Scan the lines below for the string "picks" and report how many lines contain it, giving only the number.

Materials provided
━━━━━━━━━━━━━━━━━━━━━━━━━━━━━━

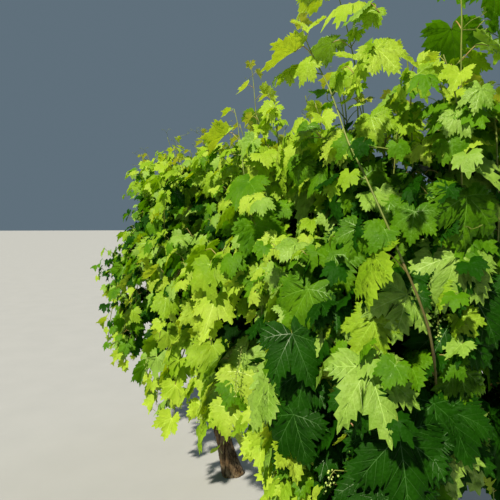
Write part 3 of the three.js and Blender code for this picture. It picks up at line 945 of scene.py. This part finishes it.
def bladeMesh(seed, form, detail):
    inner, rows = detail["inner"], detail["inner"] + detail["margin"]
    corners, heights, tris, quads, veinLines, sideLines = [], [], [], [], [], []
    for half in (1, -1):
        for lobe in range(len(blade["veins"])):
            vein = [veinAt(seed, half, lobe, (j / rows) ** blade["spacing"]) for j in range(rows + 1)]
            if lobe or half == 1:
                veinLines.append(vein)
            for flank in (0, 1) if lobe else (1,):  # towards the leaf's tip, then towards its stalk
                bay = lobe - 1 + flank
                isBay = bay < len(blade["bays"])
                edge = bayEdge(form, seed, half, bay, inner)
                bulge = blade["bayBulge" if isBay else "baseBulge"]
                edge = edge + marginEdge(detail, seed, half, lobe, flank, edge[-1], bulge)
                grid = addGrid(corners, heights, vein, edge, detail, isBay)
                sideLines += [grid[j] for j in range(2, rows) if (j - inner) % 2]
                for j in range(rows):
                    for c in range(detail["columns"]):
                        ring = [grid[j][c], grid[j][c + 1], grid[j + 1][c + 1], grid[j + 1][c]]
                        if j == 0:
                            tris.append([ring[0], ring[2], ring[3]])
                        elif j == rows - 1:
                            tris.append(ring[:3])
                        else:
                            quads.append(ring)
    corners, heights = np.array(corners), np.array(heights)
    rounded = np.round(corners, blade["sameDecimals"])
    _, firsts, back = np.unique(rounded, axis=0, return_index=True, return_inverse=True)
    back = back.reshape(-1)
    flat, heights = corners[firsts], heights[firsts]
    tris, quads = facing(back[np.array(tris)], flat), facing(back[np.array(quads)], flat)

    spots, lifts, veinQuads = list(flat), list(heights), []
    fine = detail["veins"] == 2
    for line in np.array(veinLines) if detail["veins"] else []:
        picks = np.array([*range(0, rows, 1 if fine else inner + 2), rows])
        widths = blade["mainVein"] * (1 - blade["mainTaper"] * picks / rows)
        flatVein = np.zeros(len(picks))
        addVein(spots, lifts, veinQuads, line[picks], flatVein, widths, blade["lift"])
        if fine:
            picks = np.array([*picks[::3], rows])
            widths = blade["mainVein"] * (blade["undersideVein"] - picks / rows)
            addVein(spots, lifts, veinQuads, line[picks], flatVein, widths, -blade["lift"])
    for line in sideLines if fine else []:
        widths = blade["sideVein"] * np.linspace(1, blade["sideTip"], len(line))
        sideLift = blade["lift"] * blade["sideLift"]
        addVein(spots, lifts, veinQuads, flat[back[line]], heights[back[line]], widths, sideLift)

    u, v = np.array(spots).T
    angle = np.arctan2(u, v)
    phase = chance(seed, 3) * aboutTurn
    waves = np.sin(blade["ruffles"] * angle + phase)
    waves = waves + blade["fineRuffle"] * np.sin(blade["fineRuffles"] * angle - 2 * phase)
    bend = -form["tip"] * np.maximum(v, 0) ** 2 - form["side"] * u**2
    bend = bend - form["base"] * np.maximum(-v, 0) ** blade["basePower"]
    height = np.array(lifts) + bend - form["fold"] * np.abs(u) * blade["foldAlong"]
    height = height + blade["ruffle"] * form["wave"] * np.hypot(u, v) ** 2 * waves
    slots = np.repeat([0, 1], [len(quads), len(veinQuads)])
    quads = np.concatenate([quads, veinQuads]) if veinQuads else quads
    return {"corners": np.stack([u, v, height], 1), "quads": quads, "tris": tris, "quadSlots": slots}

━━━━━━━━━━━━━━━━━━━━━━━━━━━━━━

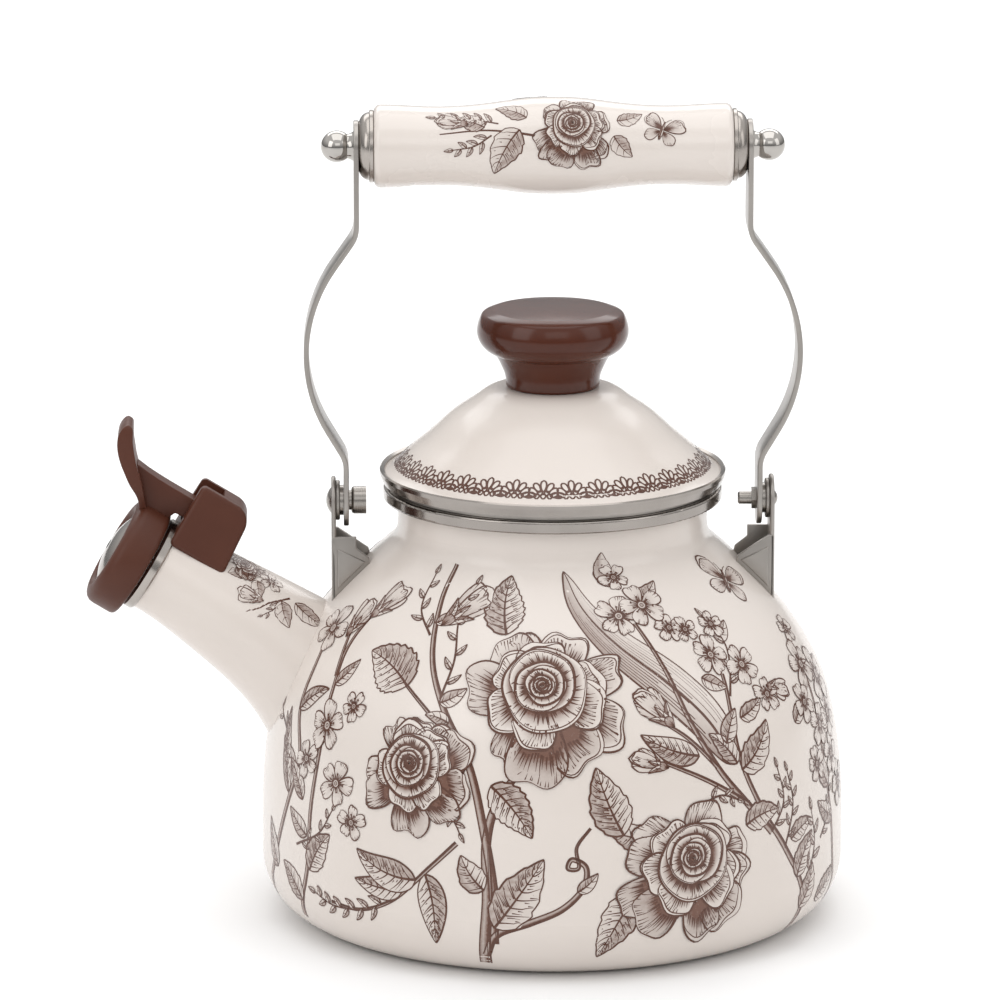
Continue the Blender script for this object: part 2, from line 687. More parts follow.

━━━━━━━━━━━━━━━━━━━━━━━━━━━━━━

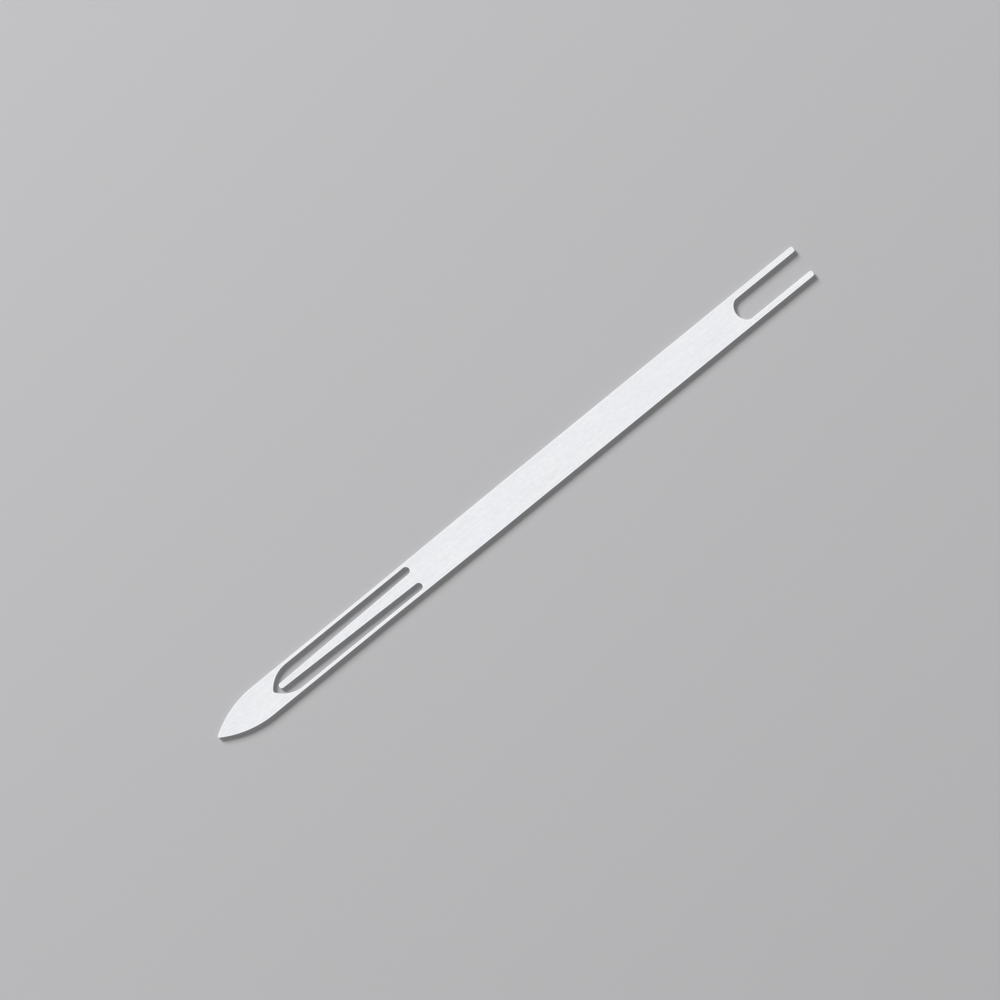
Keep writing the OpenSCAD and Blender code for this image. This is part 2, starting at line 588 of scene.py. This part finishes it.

━━━━━━━━━━━━━━━━━━━━━━━━━━━━━━

Written solution
8